Chapter 15: Representation Learning in Chemistry
Published:15 Jul 2020
J. Staker, G. Marques, and J. Dakka, in Machine Learning in Chemistry
Download citation file:
The past few years have seen a significantly increased interest in applying contemporary machine learning methods to drug discovery, materials science, and other applications in chemistry. Recent advances in deep learning, coupled with the ever-expanding volume of publicly available data, have enabled a breadth of new directions to explore, both in accelerating commercial applications and in enabling new research directions. Many machine learning methods cannot utilize molecule data stored in common formats, e.g., SMILES or connection table, and first require molecules to be descriptorized and processed into representations amenable to machine learning. Historically, molecular featurization has been performed through non-learned transformations that are usually coarse-grained and highly lossy, such as molecular fingerprints that encounter bit collisions and discard the overall molecular topology.
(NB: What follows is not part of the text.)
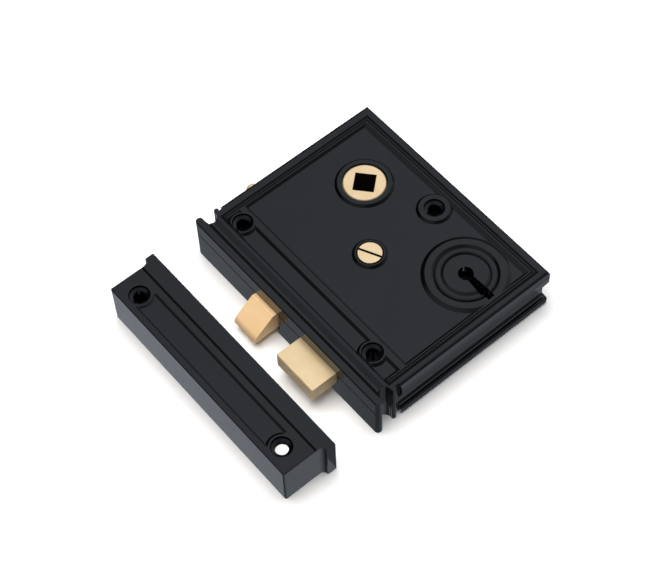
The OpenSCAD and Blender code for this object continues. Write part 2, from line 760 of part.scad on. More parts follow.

By contrast, learned featurization may provide richer, more descriptive representations of molecules, leading to more powerful and accurate models. We compare common non-learned featurization methods with those that are learned and explore the different families of deep neural architectures used to obtain learned representations. We also discuss recent work that explores the addition of constraints to models that induce stronger physical priors in deep neural network architectures. Imposing physical constraints in neural models can lead to more robust featurizations and improved transfer learning.